Information provided:
* begin *

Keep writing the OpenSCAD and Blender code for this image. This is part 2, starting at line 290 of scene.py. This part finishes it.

* end *
* begin *

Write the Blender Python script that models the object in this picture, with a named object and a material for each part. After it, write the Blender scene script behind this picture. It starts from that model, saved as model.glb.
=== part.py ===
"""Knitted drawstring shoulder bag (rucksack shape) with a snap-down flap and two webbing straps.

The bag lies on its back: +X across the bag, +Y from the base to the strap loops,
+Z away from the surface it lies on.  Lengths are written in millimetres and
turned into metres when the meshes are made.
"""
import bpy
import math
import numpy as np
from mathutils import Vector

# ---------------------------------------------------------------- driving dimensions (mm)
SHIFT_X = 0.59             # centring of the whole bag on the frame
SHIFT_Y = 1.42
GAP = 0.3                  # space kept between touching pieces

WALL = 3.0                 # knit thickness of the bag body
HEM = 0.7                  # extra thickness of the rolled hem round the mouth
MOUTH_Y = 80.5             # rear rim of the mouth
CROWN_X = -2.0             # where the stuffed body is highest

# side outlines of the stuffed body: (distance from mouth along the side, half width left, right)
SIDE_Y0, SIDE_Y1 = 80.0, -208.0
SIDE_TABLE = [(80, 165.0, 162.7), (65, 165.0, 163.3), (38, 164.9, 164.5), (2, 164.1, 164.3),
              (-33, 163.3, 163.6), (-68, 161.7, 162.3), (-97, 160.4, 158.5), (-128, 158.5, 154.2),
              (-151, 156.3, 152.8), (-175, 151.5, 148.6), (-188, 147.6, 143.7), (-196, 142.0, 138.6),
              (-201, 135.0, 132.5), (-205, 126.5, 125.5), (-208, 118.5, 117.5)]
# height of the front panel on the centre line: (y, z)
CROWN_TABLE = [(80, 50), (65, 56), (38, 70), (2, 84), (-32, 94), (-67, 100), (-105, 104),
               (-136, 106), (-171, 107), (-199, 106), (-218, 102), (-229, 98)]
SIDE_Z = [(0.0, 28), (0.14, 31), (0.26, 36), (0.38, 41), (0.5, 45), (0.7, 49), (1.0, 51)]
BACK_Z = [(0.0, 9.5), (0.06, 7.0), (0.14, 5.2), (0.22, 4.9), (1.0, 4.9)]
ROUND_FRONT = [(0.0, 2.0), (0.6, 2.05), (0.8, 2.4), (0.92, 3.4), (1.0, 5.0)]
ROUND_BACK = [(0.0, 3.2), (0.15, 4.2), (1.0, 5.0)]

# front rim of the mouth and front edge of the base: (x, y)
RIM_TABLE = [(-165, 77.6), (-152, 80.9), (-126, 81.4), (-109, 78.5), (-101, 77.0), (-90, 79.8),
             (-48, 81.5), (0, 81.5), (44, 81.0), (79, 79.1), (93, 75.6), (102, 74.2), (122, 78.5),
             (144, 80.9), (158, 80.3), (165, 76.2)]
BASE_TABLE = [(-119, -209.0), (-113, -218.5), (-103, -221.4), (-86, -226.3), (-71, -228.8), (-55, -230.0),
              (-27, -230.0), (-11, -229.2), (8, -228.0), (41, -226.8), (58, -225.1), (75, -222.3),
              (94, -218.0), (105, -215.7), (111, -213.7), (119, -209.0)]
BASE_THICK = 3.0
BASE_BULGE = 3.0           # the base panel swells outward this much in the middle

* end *
* begin *

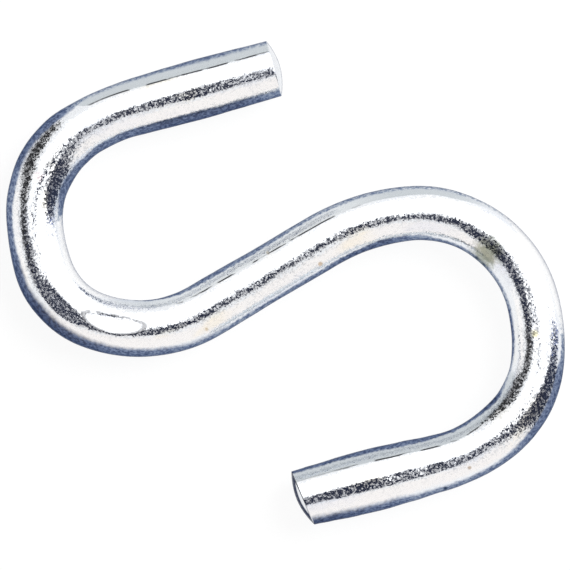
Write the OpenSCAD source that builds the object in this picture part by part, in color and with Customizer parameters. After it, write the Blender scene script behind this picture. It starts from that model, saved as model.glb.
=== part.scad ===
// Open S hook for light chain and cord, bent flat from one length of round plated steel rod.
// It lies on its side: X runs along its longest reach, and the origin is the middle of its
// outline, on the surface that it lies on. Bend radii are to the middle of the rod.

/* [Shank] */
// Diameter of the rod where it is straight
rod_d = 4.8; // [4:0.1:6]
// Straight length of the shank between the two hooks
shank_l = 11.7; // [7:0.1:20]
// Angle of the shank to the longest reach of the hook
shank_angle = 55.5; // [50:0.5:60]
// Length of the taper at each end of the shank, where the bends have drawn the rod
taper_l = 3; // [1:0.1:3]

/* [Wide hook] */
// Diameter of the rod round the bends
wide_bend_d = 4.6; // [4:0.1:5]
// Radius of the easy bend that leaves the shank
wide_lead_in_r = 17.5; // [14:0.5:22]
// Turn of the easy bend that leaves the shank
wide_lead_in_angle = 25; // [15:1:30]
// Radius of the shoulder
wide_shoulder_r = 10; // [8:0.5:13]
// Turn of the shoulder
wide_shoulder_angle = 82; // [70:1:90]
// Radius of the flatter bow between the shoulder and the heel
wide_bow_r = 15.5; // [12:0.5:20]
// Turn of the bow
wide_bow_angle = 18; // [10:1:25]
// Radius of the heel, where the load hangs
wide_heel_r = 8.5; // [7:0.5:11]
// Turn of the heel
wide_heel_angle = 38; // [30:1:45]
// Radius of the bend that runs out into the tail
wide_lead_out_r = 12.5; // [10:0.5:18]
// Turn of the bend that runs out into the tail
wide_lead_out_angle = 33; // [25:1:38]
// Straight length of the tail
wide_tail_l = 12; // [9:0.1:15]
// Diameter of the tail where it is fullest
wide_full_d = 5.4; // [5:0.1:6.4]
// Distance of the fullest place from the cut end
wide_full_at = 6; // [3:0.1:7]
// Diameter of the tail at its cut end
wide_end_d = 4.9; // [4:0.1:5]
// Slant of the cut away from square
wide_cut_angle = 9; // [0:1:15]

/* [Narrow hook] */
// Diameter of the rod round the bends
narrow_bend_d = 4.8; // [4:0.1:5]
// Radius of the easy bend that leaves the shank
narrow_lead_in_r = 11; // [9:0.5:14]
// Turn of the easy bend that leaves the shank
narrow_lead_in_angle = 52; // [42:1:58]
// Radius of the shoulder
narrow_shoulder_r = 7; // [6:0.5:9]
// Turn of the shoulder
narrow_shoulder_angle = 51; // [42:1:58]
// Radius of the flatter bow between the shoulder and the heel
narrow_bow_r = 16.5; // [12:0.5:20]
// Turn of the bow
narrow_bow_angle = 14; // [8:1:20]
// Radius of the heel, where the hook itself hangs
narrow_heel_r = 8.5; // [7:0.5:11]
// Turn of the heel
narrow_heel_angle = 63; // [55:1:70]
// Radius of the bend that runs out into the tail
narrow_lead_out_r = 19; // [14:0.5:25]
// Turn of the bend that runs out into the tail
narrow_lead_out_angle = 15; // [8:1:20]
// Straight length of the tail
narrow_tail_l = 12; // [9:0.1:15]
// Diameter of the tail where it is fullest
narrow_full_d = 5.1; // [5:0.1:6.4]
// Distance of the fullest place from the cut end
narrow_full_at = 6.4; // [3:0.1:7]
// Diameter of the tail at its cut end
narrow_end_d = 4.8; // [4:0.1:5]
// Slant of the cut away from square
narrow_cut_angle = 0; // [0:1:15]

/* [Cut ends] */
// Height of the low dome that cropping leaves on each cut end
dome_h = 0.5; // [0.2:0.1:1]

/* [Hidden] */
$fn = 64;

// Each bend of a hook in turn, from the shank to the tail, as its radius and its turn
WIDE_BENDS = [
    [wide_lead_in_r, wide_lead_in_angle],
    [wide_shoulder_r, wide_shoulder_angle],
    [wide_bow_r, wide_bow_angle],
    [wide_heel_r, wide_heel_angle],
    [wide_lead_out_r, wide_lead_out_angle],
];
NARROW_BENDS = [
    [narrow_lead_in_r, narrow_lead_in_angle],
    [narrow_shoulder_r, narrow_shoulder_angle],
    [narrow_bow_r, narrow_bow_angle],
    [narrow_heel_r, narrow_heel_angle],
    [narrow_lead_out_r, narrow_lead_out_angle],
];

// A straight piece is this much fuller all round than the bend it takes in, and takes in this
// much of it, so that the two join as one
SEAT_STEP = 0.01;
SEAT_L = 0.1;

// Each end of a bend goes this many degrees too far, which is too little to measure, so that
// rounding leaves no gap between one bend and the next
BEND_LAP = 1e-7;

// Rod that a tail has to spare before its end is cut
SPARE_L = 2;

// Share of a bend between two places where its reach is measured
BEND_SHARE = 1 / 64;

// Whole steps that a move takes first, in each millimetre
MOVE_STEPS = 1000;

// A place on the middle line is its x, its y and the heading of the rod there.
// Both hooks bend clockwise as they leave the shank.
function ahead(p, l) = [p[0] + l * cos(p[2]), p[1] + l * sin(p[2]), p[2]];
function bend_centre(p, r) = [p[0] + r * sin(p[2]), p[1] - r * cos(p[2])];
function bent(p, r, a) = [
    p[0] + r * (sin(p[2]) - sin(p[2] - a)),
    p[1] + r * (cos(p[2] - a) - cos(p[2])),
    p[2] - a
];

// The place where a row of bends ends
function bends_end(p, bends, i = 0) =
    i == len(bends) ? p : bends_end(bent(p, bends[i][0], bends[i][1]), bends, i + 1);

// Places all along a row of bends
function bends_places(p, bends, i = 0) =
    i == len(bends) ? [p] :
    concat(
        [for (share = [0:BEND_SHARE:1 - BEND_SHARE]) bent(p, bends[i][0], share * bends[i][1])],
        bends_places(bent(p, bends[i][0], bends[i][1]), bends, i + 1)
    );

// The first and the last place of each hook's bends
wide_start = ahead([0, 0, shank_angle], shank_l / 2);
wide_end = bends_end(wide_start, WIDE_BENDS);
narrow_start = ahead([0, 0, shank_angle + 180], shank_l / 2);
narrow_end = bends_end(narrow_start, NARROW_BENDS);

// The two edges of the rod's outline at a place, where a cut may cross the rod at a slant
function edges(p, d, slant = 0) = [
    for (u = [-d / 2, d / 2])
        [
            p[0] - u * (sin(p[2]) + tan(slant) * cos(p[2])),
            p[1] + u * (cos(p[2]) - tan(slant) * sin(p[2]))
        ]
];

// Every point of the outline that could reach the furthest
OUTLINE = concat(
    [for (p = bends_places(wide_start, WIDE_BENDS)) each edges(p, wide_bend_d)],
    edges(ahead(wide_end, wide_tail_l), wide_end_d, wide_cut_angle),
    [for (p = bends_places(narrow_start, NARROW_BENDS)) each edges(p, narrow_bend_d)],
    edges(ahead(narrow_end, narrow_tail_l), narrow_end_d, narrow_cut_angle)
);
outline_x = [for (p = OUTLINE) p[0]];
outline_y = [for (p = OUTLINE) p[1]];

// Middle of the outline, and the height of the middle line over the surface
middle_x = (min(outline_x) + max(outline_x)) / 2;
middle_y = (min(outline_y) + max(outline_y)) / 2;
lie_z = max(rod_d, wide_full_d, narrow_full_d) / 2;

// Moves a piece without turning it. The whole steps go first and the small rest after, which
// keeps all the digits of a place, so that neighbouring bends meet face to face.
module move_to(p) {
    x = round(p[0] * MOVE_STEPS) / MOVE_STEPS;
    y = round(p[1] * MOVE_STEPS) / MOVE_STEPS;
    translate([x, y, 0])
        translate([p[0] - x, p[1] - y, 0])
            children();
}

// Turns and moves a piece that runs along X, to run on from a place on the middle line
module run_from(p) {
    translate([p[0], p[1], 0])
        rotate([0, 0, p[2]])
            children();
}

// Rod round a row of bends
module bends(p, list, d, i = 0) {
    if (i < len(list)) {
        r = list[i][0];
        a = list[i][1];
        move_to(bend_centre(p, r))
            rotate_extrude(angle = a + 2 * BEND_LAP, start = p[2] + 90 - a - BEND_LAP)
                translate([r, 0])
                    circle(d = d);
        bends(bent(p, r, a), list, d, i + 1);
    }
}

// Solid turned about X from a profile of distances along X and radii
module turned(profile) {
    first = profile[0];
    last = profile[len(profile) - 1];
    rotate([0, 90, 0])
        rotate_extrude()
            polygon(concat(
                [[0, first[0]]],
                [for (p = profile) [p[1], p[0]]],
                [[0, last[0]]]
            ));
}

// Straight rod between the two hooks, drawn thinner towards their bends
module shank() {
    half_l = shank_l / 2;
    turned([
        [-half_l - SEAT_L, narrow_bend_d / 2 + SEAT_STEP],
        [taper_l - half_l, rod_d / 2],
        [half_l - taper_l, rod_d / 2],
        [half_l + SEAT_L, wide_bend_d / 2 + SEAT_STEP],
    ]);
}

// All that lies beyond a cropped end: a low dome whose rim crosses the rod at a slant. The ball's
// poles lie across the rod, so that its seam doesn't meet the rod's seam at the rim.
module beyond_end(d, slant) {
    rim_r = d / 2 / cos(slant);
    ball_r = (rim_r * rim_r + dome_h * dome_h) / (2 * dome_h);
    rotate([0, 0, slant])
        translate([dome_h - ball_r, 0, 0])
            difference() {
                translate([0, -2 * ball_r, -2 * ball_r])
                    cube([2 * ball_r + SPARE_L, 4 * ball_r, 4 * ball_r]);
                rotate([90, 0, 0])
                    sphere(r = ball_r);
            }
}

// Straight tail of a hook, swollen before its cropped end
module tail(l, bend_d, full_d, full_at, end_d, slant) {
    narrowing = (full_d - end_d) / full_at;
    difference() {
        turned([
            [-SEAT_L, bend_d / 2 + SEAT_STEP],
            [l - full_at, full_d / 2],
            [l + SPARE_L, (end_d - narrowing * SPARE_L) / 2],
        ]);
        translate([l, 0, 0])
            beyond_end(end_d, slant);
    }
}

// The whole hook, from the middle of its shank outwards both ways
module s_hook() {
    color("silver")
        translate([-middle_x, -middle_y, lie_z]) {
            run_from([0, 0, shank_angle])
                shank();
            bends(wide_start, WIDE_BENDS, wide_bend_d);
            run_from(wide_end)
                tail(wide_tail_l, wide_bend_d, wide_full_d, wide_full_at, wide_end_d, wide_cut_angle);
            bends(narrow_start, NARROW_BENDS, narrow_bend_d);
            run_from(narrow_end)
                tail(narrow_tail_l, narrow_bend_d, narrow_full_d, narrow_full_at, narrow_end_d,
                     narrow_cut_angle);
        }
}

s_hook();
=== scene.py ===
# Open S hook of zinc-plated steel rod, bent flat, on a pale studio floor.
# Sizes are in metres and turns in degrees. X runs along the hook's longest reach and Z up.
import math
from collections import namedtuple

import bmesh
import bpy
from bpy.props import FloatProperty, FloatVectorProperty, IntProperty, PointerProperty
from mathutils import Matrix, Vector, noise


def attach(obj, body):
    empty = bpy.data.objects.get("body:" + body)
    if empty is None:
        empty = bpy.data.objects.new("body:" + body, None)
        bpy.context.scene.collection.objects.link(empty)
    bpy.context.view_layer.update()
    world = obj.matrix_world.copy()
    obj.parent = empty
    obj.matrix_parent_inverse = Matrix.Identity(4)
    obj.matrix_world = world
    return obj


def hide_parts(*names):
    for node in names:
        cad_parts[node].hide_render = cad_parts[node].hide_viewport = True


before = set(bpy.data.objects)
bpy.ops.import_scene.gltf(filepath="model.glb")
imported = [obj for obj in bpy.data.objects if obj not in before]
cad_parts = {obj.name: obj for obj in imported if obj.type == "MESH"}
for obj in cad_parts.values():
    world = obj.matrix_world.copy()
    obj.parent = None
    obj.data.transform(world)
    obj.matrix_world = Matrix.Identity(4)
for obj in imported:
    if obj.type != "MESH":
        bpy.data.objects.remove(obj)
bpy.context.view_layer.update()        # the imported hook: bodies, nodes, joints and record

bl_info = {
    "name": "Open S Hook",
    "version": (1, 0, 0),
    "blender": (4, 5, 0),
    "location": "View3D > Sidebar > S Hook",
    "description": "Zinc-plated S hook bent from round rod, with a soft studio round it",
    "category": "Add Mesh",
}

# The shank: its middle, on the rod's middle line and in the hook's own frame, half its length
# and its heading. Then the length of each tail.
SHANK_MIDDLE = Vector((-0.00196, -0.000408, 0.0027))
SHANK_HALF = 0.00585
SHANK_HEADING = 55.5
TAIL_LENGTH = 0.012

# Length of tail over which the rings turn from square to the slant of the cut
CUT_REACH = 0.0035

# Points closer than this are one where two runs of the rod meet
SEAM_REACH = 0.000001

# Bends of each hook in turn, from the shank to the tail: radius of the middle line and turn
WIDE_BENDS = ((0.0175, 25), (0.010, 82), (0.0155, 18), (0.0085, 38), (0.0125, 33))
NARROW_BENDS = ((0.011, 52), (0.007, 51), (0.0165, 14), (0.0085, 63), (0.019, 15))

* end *

Directions for this task: Within the material above, extract exactly the lines that start at the line containing "outwards both ways" and stop after the line containing "cad_parts[node].hide_render = cad_parts[node].hide_viewport", and only those.

Written reply:
// The whole hook, from the middle of its shank outwards both ways
module s_hook() {
    color("silver")
        translate([-middle_x, -middle_y, lie_z]) {
            run_from([0, 0, shank_angle])
                shank();
            bends(wide_start, WIDE_BENDS, wide_bend_d);
            run_from(wide_end)
                tail(wide_tail_l, wide_bend_d, wide_full_d, wide_full_at, wide_end_d, wide_cut_angle);
            bends(narrow_start, NARROW_BENDS, narrow_bend_d);
            run_from(narrow_end)
                tail(narrow_tail_l, narrow_bend_d, narrow_full_d, narrow_full_at, narrow_end_d,
                     narrow_cut_angle);
        }
}

s_hook();
=== scene.py ===
# Open S hook of zinc-plated steel rod, bent flat, on a pale studio floor.
# Sizes are in metres and turns in degrees. X runs along the hook's longest reach and Z up.
import math
from collections import namedtuple

import bmesh
import bpy
from bpy.props import FloatProperty, FloatVectorProperty, IntProperty, PointerProperty
from mathutils import Matrix, Vector, noise


def attach(obj, body):
    empty = bpy.data.objects.get("body:" + body)
    if empty is None:
        empty = bpy.data.objects.new("body:" + body, None)
        bpy.context.scene.collection.objects.link(empty)
    bpy.context.view_layer.update()
    world = obj.matrix_world.copy()
    obj.parent = empty
    obj.matrix_parent_inverse = Matrix.Identity(4)
    obj.matrix_world = world
    return obj


def hide_parts(*names):
    for node in names:
        cad_parts[node].hide_render = cad_parts[node].hide_viewport = True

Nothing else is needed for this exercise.